_Written problem_. Starting at the line containing "Reconstruct the object in this render as an", copy each line exactly, ending with the line containing "a mouth, backwards.". Leave out everything else.

-- Start of Information shown --

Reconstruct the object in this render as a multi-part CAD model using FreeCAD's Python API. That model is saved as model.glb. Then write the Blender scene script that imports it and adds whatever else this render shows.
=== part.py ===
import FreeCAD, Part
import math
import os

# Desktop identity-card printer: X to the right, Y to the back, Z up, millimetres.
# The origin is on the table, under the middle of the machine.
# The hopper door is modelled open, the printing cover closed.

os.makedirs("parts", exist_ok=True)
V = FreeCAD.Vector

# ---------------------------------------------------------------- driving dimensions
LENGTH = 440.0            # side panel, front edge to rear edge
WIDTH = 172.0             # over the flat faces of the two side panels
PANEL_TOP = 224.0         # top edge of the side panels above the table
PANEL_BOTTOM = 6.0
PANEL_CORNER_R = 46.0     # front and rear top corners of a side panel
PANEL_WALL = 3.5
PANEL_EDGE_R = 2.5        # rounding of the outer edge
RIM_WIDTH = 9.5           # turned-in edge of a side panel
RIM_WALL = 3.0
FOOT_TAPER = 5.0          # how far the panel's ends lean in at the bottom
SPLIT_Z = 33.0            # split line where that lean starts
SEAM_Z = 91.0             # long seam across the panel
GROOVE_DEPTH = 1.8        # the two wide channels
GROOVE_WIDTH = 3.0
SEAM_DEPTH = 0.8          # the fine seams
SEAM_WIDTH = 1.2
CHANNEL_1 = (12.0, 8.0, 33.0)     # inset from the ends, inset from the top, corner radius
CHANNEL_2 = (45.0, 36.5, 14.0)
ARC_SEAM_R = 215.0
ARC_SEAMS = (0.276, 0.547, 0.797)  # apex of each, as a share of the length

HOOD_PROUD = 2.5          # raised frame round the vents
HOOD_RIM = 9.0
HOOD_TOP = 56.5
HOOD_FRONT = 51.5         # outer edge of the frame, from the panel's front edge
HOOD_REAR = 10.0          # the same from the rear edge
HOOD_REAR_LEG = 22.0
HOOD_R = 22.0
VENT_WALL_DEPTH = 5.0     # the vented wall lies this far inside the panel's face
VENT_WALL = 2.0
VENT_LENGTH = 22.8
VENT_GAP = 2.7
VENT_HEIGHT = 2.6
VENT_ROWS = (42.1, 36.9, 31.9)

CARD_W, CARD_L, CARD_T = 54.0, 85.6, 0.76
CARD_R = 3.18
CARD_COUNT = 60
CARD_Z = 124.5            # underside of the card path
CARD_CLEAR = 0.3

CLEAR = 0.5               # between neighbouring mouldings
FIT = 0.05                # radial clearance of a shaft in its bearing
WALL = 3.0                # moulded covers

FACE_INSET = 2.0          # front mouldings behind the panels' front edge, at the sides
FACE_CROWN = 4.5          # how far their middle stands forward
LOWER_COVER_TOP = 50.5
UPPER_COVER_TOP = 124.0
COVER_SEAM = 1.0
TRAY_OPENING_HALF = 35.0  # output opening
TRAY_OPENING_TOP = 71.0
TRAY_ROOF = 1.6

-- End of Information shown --
-- Start of Information shown --

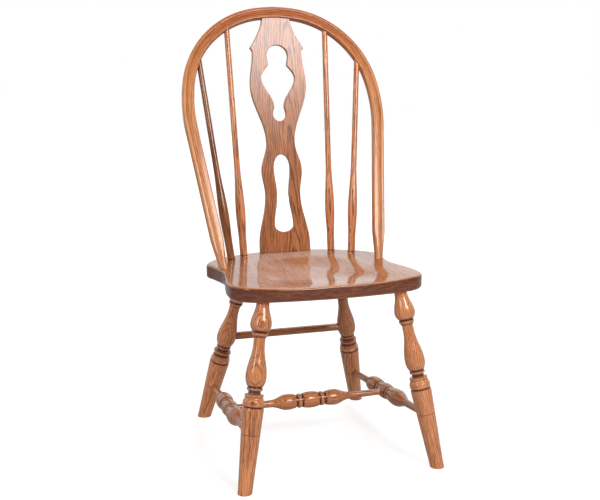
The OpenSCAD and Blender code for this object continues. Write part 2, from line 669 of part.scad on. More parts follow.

-- End of Information shown --
-- Start of Information shown --

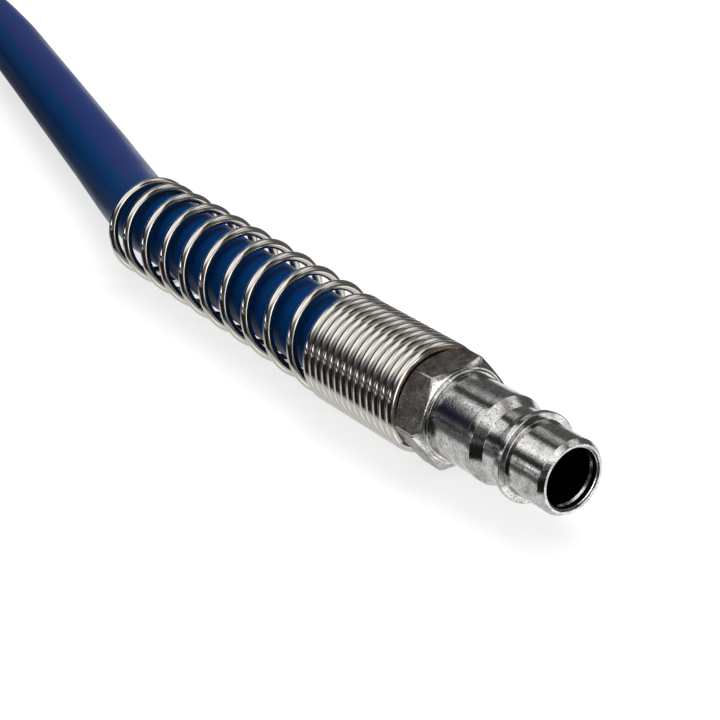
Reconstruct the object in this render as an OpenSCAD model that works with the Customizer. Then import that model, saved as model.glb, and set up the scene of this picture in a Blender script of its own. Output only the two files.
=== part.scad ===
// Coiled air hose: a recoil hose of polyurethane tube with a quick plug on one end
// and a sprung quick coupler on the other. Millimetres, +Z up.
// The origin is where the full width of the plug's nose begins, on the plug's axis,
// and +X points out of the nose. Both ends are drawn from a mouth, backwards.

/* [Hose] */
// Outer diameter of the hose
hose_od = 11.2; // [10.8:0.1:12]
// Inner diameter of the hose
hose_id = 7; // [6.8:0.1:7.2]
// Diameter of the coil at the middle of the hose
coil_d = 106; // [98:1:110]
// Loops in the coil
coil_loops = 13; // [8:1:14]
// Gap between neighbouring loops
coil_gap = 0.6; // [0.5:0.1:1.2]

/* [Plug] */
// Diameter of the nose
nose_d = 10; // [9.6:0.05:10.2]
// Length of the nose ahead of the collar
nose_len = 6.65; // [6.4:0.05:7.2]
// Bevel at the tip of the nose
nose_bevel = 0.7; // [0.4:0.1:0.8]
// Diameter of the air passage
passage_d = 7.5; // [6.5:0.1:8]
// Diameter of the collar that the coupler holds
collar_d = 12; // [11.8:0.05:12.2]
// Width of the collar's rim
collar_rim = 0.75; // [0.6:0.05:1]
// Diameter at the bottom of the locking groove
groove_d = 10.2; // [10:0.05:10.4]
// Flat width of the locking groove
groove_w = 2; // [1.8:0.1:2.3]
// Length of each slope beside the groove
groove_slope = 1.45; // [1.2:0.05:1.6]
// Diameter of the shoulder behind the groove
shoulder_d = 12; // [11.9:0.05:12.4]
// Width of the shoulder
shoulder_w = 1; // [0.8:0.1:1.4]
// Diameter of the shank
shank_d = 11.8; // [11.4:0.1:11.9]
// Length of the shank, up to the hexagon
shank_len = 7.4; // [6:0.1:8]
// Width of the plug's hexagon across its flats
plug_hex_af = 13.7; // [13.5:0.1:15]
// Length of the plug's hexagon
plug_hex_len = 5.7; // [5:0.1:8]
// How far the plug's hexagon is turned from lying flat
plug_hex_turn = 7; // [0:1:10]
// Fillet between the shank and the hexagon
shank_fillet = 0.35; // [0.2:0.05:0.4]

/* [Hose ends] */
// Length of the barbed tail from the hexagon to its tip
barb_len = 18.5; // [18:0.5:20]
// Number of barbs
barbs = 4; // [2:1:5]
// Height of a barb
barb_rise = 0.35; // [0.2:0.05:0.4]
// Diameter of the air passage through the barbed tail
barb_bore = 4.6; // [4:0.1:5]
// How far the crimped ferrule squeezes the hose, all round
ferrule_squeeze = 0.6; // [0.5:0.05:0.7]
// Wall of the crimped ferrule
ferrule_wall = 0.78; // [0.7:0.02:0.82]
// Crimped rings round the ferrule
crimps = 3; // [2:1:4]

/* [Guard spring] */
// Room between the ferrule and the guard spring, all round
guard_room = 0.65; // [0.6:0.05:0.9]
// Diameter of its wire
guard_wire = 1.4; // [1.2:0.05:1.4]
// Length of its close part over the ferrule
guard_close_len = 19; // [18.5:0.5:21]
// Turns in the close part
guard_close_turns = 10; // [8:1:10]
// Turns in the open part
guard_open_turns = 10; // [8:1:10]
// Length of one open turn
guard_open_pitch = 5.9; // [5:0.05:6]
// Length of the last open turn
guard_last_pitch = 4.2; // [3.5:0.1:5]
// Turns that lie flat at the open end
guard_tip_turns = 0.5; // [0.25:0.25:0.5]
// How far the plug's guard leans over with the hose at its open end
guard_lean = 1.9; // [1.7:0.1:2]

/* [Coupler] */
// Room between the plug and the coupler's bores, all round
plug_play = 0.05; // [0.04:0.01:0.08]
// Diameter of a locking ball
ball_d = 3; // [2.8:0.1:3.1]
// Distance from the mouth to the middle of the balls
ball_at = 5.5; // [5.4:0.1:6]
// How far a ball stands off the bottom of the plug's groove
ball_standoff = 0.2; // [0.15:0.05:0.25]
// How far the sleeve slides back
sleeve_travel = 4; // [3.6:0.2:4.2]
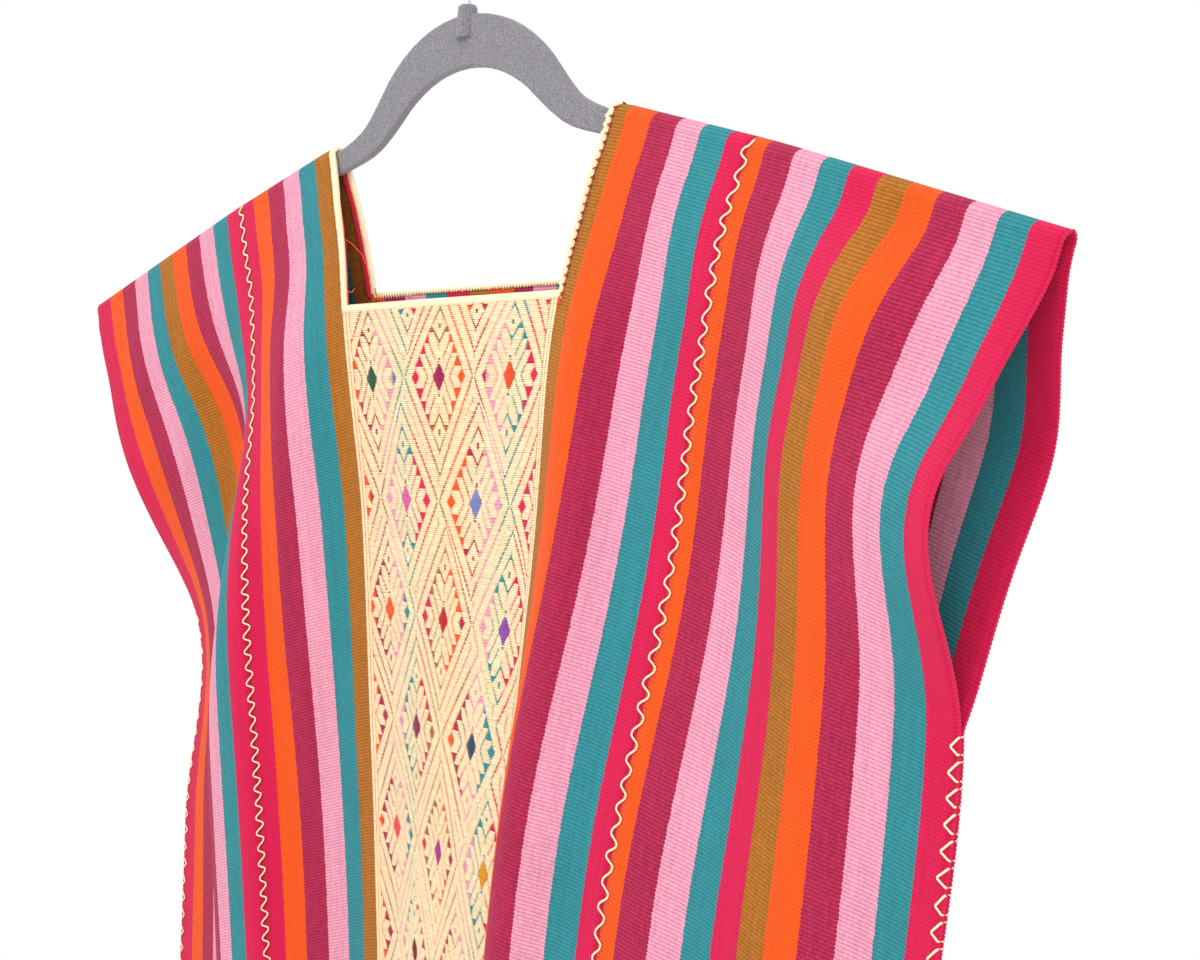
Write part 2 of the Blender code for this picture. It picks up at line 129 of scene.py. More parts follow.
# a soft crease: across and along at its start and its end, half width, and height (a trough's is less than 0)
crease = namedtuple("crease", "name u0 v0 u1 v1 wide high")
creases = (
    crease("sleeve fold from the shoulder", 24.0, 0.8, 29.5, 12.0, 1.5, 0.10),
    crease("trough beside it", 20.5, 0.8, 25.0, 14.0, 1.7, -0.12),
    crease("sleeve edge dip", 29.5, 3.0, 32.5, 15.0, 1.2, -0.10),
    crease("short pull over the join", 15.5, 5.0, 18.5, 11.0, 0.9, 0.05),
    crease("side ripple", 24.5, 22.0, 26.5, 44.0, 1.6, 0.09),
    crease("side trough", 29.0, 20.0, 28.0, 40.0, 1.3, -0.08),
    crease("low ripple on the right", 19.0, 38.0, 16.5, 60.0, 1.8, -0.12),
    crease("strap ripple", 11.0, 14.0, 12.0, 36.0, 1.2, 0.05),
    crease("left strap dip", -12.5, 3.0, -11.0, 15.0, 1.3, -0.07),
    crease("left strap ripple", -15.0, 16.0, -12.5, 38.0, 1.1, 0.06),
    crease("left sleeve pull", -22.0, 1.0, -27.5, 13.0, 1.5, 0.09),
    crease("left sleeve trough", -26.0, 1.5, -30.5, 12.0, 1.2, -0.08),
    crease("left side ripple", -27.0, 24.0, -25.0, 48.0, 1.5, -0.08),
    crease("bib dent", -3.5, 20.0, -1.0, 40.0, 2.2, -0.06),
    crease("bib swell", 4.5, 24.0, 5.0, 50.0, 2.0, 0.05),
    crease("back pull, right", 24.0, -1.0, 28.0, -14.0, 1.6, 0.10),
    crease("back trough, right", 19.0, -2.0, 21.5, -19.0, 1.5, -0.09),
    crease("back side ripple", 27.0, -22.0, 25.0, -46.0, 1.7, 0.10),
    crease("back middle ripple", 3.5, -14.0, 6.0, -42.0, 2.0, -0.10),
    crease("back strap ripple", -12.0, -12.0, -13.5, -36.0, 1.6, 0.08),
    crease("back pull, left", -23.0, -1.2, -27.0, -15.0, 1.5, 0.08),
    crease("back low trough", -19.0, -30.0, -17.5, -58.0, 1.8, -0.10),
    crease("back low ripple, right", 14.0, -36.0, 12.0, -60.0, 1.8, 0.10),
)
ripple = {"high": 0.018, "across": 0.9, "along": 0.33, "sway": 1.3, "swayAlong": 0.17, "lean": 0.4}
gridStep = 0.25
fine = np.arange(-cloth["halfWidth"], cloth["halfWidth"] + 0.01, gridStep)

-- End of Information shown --

_Solution for this exercise_.
Reconstruct the object in this render as an OpenSCAD model that works with the Customizer. Then import that model, saved as model.glb, and set up the scene of this picture in a Blender script of its own. Output only the two files.
=== part.scad ===
// Coiled air hose: a recoil hose of polyurethane tube with a quick plug on one end
// and a sprung quick coupler on the other. Millimetres, +Z up.
// The origin is where the full width of the plug's nose begins, on the plug's axis,
// and +X points out of the nose. Both ends are drawn from a mouth, backwards.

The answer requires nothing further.